Yes, like me, I’m sure the others here are also aware of that by now.
The reality is that the final costs of any ship is determined by not only the paper prices of the particular systems or pieces of equipment but also other factors.
… – ”If moving forward the Kedah’s and LMS are of similar operating performance as the MMEA OPV and NGPC,”
Which is precisely why I said first we must ask what roles follow on Kedahs are expected to perform, whether they’ll have superior or inferior sensors/weapons compared to the initial 6 and whether the roles they are intended to perform can instead be performed by the LMS. IF follow Kedahs are inferior in capability to the first 6, then buying a follow on 6 is pointless as the RMN will get more hulls but not hulls with the desired capability to adequately fill the gap between the ”high end” LCS and the ”low end” LMS.
“It is perfectly doable for usd 150-170 million. If it can’t be done, then give the budget to MMEA to buy more damen 1800 OPV instead.”
Fully agree with …
The MMEA needs more funds but the Navy is playing too much politics and sucking too much money from the Government.
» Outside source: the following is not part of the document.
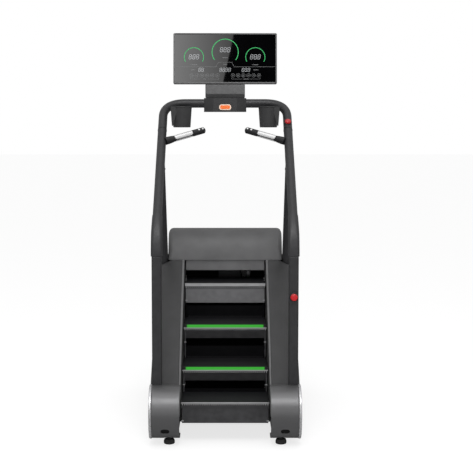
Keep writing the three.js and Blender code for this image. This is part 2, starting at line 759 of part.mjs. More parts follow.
// The mushroom stop faces the entry side, in front of the right post.
function stopKnob() {
  const geometry = pushHead(STOP.headRadius, 10 + STOP.travelRoom);
  geometry.rotateX(Math.PI);
  geometry.translate(SIDE_X, POST.y - POST.depth / 2, STOP.z);
  return solid(geometry);
}

function stemBore(depth) {
  return turned(rod(9.2, -depth, 5), 18);
}

function rightPost() {
  const bore = stemBore(12);
  bore.rotateX(Math.PI);
  bore.translate(SIDE_X, POST.y - POST.depth / 2, STOP.z);
  return cut(postColumn(0), solid(bore));
}

// Stands a piece drawn along +Y on the top of the right handrail, square to its slope.
function onHandrail(geometry) {
  geometry.translate(0, TUBE_RADIUS, 0);
  geometry.rotateX(Math.PI / 2 + RAIL_SLOPE);
  geometry.translate(SIDE_X, RAIL_BUTTON_Y, railHeight(RAIL_BUTTON_Y));
  return solid(geometry);
}

// ---------------------------------------------------------------- assembly

addPair('base_rail', baseRail(), MATERIAL.framePaint);
add('cross_tube_rear', crossTube(260, 60), MATERIAL.framePaint);
add('cross_tube_front', crossTube(1250, 60), MATERIAL.framePaint);
addPair('side_plate', structuralPlate(), MATERIAL.framePaint);

add('drive_shaft', driveShaft(), MATERIAL.steel);
for (const side of [1, -1]) {
  const wheel = add(`idler_sprocket_${side > 0 ? 'right' : 'left'}`, idlerSprocket(),
    MATERIAL.steel, side);
  wheel.position.set(0, IDLER.y, IDLER.z);
}
addPair('step_chain', stepChain(), MATERIAL.steel);
add('alternator', alternator(), MATERIAL.black);
add('alternator_rotor', alternatorRotor(), MATERIAL.steel);
add('drive_belt', driveBelt(), MATERIAL.rubber);

// The skirts lean with the chain: upright at both turns, leaning in on the straight run.
const LEAN = THREE.MathUtils.degToRad(40);
const RISERS = [
  { lean: 0, length: 86, drop: TOP_NOSING.z - nosing(2).z },
  { lean: LEAN, length: 76, drop: STEP.rise },
  { lean: LEAN, length: 76, drop: STEP.rise },
  { lean: 0, length: 84, drop: 0 },
];
RISERS.forEach(({ lean, length, drop }, index) => {
  const { y, z } = nosing(index + 1);
  const board = add(`tread_${index + 1}`, tread(), MATERIAL.tread);
  const skirt = add(`riser_${index + 1}`, riser(lean, length, drop), MATERIAL.tread);
  board.position.set(0, y, z);
  skirt.position.set(0, y, z);
});

addPair('side_casing', sideCasing(), MATERIAL.casing);
addPair('round_end', roundEnd(), MATERIAL.satinEnd);
add('cowl', cowl(), MATERIAL.casing);
add('cowl_lip', cowlLip(), MATERIAL.casing);
add('front_cover', frontCover(), MATERIAL.casing);
add('power_inlet', powerInlet(), MATERIAL.black);

add('post_right', rightPost(), MATERIAL.framePaint);
add('post_left', postColumn(0), MATERIAL.framePaint, -1);
addPair('post_cap', postCap(), MATERIAL.framePaint);
add('handrail_right', cut(handrail(), onHandrail(stemBore(12))), MATERIAL.framePaint);
add('handrail_left', handrail(), MATERIAL.framePaint, -1);
add('crossbar', crossbar(), MATERIAL.framePaint);
addPair('front_strut', frontStrut(), MATERIAL.framePaint);

add('control_pod', controlPod(), MATERIAL.black);
add('pod_button', podButton(), MATERIAL.orange).position.set(0, POD.rearY + 4, 1751);

const display = new THREE.Group();
display.position.set(0, CONSOLE.y, CONSOLE.z);
display.rotation.x = THREE.MathUtils.degToRad(CONSOLE.tilt);
machine.add(display);
display.add(add('console_shell', consoleShell(), MATERIAL.rim));
display.add(add('console_glass', consoleGlass(), MATERIAL.glass));
add('console_neck', consoleNeck(), MATERIAL.rim);

addPair('cup_holder', cupHolder(), MATERIAL.black);
addPair('hand_grip', placedGrip(), MATERIAL.black);
addPair('grip_button_inner', gripButton(BUTTON_PLACES[0]), MATERIAL.rim);
addPair('grip_button_tip', gripButton(BUTTON_PLACES[1]), MATERIAL.rim);

add('stop_knob', stopKnob(), MATERIAL.red);
add('rail_button', onHandrail(pushHead(18, 3)), MATERIAL.red);

for (const [end, y] of [['rear', FOOT.rearY], ['front', FOOT.frontY]]) {
  for (const [side, x] of [['right', FOOT.x], ['left', -FOOT.x]]) {
    add(`foot_${end}_${side}`, levellingFoot(), MATERIAL.rubber).position.set(x, y, 0);
  }
}
for (const [side, x] of [['right', WHEEL.x], ['left', -WHEEL.x]]) {
  add(`transport_wheel_${side}`, transportWheel(), MATERIAL.rubber)
    .position.set(x, WHEEL.y, WHEEL.z);
}

export default machine;
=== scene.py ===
"""A stair climber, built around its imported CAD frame. Metres, +Z up, -Y is the entry side."""

import json
import math

import bmesh
import bpy
from mathutils import Matrix, Vector


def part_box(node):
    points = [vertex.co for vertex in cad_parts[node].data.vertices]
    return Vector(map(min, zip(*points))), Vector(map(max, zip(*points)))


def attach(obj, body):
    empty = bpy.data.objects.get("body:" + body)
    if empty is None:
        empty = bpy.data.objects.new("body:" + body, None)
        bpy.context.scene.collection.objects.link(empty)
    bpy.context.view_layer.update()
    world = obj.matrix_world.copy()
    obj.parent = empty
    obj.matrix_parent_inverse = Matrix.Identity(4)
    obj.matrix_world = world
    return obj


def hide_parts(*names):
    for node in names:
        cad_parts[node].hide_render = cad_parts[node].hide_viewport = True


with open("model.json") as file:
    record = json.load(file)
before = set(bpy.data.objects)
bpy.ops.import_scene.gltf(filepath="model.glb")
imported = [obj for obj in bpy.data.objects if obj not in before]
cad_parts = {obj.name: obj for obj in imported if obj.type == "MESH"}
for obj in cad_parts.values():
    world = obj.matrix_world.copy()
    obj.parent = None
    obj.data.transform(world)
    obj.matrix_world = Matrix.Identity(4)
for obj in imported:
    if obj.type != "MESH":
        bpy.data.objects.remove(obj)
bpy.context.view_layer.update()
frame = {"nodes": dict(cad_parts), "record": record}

# --- places and sizes

MACHINE = "machine"
FLIGHT = "stair_flight"
X_AXIS = Vector((1, 0, 0))
Y_AXIS = Vector((0, 1, 0))
Z_AXIS = Vector((0, 0, 1))


def low(node):
    return Vector(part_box(node)[0])


def high(node):
    return Vector(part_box(node)[1])


def centre(node):
    return (low(node) + high(node)) / 2


TUBE = (high("crossbar").z - low("crossbar").z) / 2  # radius of the hoop
SIDE_X = centre("post_right").x  # middle of the right post and handrail
RAIL_SLOPE = math.radians(37.5)
RAIL_BACK = Vector((0, -math.cos(RAIL_SLOPE), -math.sin(RAIL_SLOPE)))
RAIL_UP = Vector((0, -math.sin(RAIL_SLOPE), math.cos(RAIL_SLOPE)))
CROSSBAR = centre("crossbar")
RAIL_CORNER = Vector((SIDE_X, CROSSBAR.y, CROSSBAR.z))
CORNER_LENGTH = 0.127  # reach of the bend between rail and crossbar
POST_TOP = high("post_right").z
POST_BEND = 0.25  # radius of the bend above a post
POST_TURN = math.pi / 2 - RAIL_SLOPE
POST_REAR = low("post_right").y
STEP_HALF = high("riser_1").x
STEP_RISE = low("tread_2").z - low("tread_3").z
CASING_INNER = low("side_casing_right").x
CASING_OUTER = 0.399
TRIM_INNER = 0.2365  # where the casings end over the chains
TRIM_MIDDLE = 0.2435  # middle of the casing trim
NOSING_HALF = 0.2312  # half the width of a nosing
DISC_INNER = 0.3820  # the bright end discs stand from here
DISC_OUTER = 0.3965  # to here
COWL_TOP = 1.031
STRUT_BEND_Z = 0.862
GRIP_ROOT = Vector((0.330, 0.037, 1.562))  # ends of the right grip's middle line
GRIP_TIP = Vector((0.118, 0.163, 1.621))
GRIP_RADIUS = 0.0173
RAIL_BUTTON_Y = low("rail_button").y + 0.0238
SIDES = ((1, "right"), (-1, "left"))
BODY_OF = {}
for body_name, body_nodes in frame["record"]["behaviour"]["bodies"].items():
    BODY_OF.update(dict.fromkeys(body_nodes, body_name))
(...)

IMO, the Government should focus on the MRSS and modernizing the MMEA fleet (whose average fleet age is around 30 years old, methinks…)
The navy got to do what its feels right for its purpose. It cannot be thinking what others might want or otherwise. It’s up to others in this case APMM to get what it wants. But my guess its finances are it is as it is a small fish in a big pond, the pond here being JPM.